▶ **Written problem**
Return the listing below in full, with every line exactly as it is.
┄┄┄┄┄┄
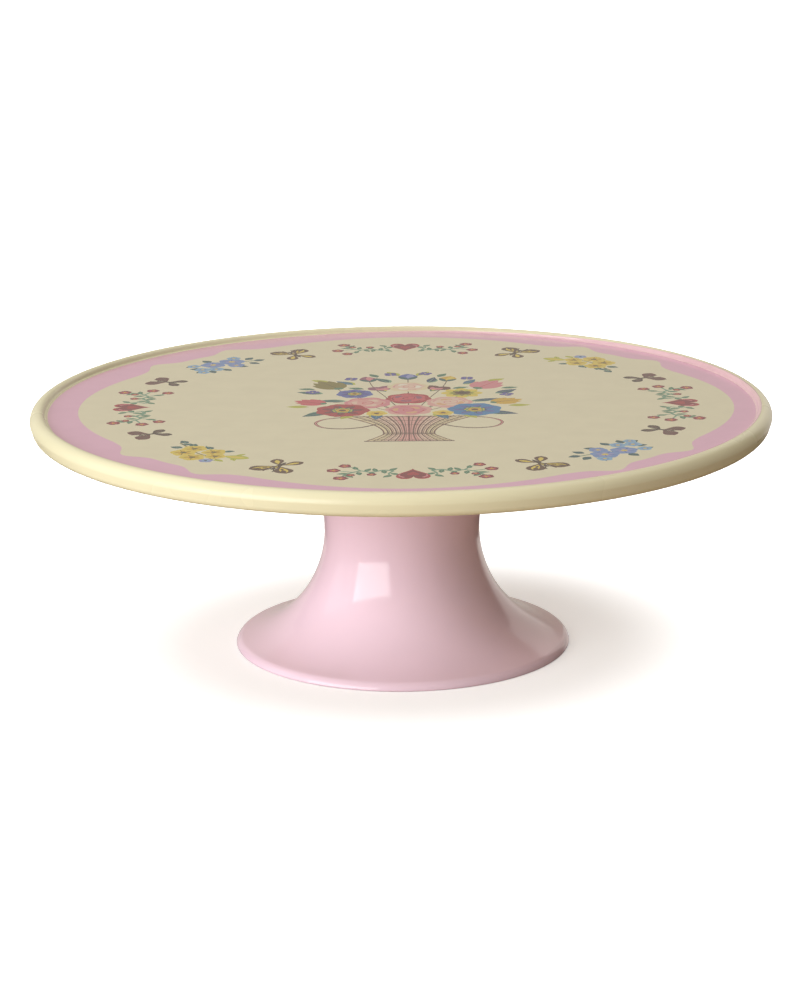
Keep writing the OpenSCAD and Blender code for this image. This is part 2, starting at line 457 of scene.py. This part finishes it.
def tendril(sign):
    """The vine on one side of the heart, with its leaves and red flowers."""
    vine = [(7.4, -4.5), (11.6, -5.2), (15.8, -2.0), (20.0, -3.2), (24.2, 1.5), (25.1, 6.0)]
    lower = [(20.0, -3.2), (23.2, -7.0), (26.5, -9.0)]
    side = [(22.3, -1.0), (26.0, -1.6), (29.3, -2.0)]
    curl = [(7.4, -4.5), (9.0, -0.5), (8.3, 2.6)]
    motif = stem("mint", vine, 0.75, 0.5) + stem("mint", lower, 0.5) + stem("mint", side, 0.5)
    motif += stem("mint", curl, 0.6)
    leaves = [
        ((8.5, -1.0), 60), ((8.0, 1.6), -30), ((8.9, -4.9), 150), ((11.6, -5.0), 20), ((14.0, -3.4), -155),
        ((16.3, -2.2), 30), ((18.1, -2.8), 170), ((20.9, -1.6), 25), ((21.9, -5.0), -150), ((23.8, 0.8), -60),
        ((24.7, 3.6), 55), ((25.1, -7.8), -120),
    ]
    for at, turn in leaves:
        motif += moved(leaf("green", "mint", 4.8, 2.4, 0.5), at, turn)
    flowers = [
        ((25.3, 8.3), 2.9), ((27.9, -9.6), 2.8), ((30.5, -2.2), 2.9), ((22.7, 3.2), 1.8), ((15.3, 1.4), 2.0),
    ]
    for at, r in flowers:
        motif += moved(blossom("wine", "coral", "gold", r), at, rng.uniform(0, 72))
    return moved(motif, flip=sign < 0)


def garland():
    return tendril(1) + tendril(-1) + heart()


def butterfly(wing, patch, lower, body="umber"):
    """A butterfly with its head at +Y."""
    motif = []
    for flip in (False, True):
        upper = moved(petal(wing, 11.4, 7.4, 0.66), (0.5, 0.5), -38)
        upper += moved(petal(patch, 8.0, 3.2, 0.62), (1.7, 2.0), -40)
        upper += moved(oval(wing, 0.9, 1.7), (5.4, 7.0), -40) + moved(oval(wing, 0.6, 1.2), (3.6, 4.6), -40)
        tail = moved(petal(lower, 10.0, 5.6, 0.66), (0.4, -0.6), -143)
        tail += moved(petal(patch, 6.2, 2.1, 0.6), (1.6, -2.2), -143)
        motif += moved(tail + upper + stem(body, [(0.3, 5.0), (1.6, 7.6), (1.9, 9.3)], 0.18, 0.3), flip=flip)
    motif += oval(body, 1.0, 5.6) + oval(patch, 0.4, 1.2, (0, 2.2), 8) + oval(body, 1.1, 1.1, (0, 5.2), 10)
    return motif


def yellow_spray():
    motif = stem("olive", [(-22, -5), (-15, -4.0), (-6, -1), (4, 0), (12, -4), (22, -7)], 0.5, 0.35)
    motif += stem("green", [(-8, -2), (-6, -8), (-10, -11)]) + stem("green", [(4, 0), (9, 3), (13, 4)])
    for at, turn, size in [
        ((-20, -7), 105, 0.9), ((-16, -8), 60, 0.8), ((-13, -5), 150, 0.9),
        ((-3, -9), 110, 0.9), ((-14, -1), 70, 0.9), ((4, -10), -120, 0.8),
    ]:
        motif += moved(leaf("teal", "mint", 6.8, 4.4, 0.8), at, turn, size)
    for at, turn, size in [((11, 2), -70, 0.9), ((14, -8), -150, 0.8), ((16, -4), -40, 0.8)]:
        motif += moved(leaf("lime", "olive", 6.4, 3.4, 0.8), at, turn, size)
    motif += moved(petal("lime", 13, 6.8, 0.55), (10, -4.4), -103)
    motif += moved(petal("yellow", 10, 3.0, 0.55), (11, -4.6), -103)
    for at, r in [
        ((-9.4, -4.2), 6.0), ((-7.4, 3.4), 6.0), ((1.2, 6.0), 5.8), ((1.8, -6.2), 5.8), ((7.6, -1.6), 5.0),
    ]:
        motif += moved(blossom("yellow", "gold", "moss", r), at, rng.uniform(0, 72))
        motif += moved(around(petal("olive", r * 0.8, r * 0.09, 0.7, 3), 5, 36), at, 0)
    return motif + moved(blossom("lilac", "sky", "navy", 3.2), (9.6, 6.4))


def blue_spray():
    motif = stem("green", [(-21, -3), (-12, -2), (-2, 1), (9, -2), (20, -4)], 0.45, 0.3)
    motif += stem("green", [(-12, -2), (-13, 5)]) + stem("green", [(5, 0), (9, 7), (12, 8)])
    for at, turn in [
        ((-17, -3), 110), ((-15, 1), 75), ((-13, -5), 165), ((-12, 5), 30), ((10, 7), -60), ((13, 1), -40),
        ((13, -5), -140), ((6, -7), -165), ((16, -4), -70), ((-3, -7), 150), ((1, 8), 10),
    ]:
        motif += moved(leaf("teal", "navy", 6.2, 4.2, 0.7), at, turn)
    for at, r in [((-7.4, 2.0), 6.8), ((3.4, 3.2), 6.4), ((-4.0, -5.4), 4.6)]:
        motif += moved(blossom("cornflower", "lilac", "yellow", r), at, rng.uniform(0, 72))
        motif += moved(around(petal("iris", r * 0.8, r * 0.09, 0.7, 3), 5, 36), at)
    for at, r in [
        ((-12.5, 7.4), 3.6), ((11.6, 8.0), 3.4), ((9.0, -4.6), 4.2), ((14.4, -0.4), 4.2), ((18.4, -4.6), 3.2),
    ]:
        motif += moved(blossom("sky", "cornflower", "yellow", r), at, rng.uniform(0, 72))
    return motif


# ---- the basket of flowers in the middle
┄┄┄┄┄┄
▶ **Output of the task**
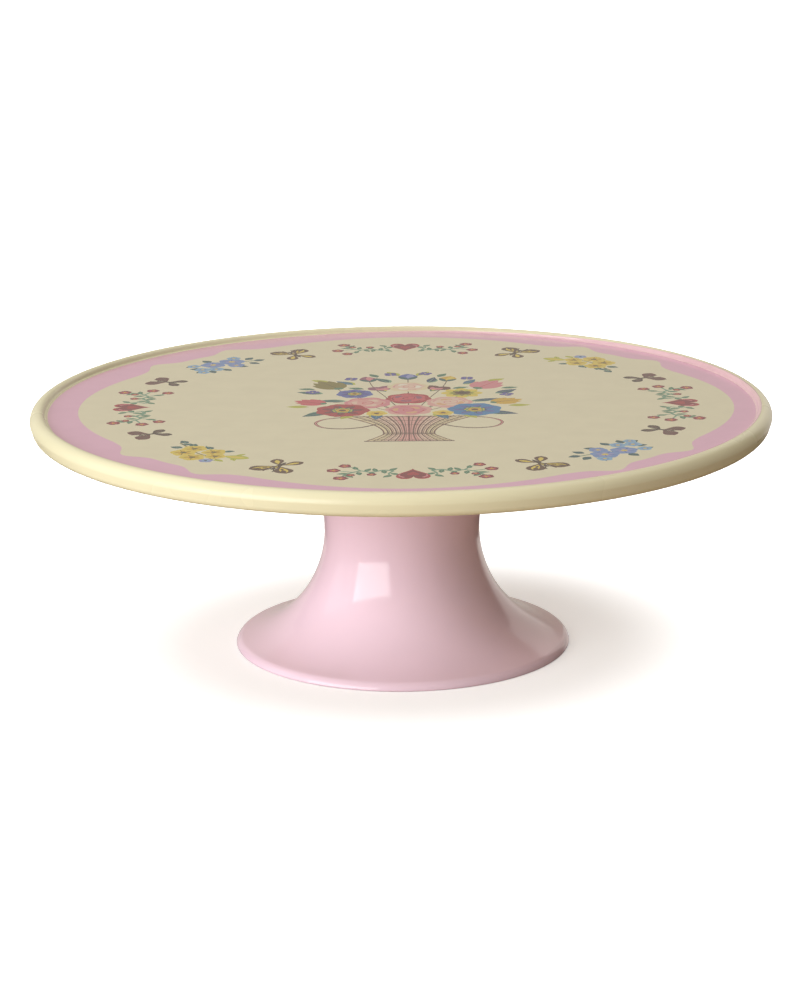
Keep writing the OpenSCAD and Blender code for this image. This is part 2, starting at line 457 of scene.py. This part finishes it.
def tendril(sign):
    """The vine on one side of the heart, with its leaves and red flowers."""
    vine = [(7.4, -4.5), (11.6, -5.2), (15.8, -2.0), (20.0, -3.2), (24.2, 1.5), (25.1, 6.0)]
    lower = [(20.0, -3.2), (23.2, -7.0), (26.5, -9.0)]
    side = [(22.3, -1.0), (26.0, -1.6), (29.3, -2.0)]
    curl = [(7.4, -4.5), (9.0, -0.5), (8.3, 2.6)]
    motif = stem("mint", vine, 0.75, 0.5) + stem("mint", lower, 0.5) + stem("mint", side, 0.5)
    motif += stem("mint", curl, 0.6)
    leaves = [
        ((8.5, -1.0), 60), ((8.0, 1.6), -30), ((8.9, -4.9), 150), ((11.6, -5.0), 20), ((14.0, -3.4), -155),
        ((16.3, -2.2), 30), ((18.1, -2.8), 170), ((20.9, -1.6), 25), ((21.9, -5.0), -150), ((23.8, 0.8), -60),
        ((24.7, 3.6), 55), ((25.1, -7.8), -120),
    ]
    for at, turn in leaves:
        motif += moved(leaf("green", "mint", 4.8, 2.4, 0.5), at, turn)
    flowers = [
        ((25.3, 8.3), 2.9), ((27.9, -9.6), 2.8), ((30.5, -2.2), 2.9), ((22.7, 3.2), 1.8), ((15.3, 1.4), 2.0),
    ]
    for at, r in flowers:
        motif += moved(blossom("wine", "coral", "gold", r), at, rng.uniform(0, 72))
    return moved(motif, flip=sign < 0)


def garland():
    return tendril(1) + tendril(-1) + heart()


def butterfly(wing, patch, lower, body="umber"):
    """A butterfly with its head at +Y."""
    motif = []
    for flip in (False, True):
        upper = moved(petal(wing, 11.4, 7.4, 0.66), (0.5, 0.5), -38)
        upper += moved(petal(patch, 8.0, 3.2, 0.62), (1.7, 2.0), -40)
        upper += moved(oval(wing, 0.9, 1.7), (5.4, 7.0), -40) + moved(oval(wing, 0.6, 1.2), (3.6, 4.6), -40)
        tail = moved(petal(lower, 10.0, 5.6, 0.66), (0.4, -0.6), -143)
        tail += moved(petal(patch, 6.2, 2.1, 0.6), (1.6, -2.2), -143)
        motif += moved(tail + upper + stem(body, [(0.3, 5.0), (1.6, 7.6), (1.9, 9.3)], 0.18, 0.3), flip=flip)
    motif += oval(body, 1.0, 5.6) + oval(patch, 0.4, 1.2, (0, 2.2), 8) + oval(body, 1.1, 1.1, (0, 5.2), 10)
    return motif


def yellow_spray():
    motif = stem("olive", [(-22, -5), (-15, -4.0), (-6, -1), (4, 0), (12, -4), (22, -7)], 0.5, 0.35)
    motif += stem("green", [(-8, -2), (-6, -8), (-10, -11)]) + stem("green", [(4, 0), (9, 3), (13, 4)])
    for at, turn, size in [
        ((-20, -7), 105, 0.9), ((-16, -8), 60, 0.8), ((-13, -5), 150, 0.9),
        ((-3, -9), 110, 0.9), ((-14, -1), 70, 0.9), ((4, -10), -120, 0.8),
    ]:
        motif += moved(leaf("teal", "mint", 6.8, 4.4, 0.8), at, turn, size)
    for at, turn, size in [((11, 2), -70, 0.9), ((14, -8), -150, 0.8), ((16, -4), -40, 0.8)]:
        motif += moved(leaf("lime", "olive", 6.4, 3.4, 0.8), at, turn, size)
    motif += moved(petal("lime", 13, 6.8, 0.55), (10, -4.4), -103)
    motif += moved(petal("yellow", 10, 3.0, 0.55), (11, -4.6), -103)
    for at, r in [
        ((-9.4, -4.2), 6.0), ((-7.4, 3.4), 6.0), ((1.2, 6.0), 5.8), ((1.8, -6.2), 5.8), ((7.6, -1.6), 5.0),
    ]:
        motif += moved(blossom("yellow", "gold", "moss", r), at, rng.uniform(0, 72))
        motif += moved(around(petal("olive", r * 0.8, r * 0.09, 0.7, 3), 5, 36), at, 0)
    return motif + moved(blossom("lilac", "sky", "navy", 3.2), (9.6, 6.4))


def blue_spray():
    motif = stem("green", [(-21, -3), (-12, -2), (-2, 1), (9, -2), (20, -4)], 0.45, 0.3)
    motif += stem("green", [(-12, -2), (-13, 5)]) + stem("green", [(5, 0), (9, 7), (12, 8)])
    for at, turn in [
        ((-17, -3), 110), ((-15, 1), 75), ((-13, -5), 165), ((-12, 5), 30), ((10, 7), -60), ((13, 1), -40),
        ((13, -5), -140), ((6, -7), -165), ((16, -4), -70), ((-3, -7), 150), ((1, 8), 10),
    ]:
        motif += moved(leaf("teal", "navy", 6.2, 4.2, 0.7), at, turn)
    for at, r in [((-7.4, 2.0), 6.8), ((3.4, 3.2), 6.4), ((-4.0, -5.4), 4.6)]:
        motif += moved(blossom("cornflower", "lilac", "yellow", r), at, rng.uniform(0, 72))
        motif += moved(around(petal("iris", r * 0.8, r * 0.09, 0.7, 3), 5, 36), at)
    for at, r in [
        ((-12.5, 7.4), 3.6), ((11.6, 8.0), 3.4), ((9.0, -4.6), 4.2), ((14.4, -0.4), 4.2), ((18.4, -4.6), 3.2),
    ]:
        motif += moved(blossom("sky", "cornflower", "yellow", r), at, rng.uniform(0, 72))
    return motif


# ---- the basket of flowers in the middle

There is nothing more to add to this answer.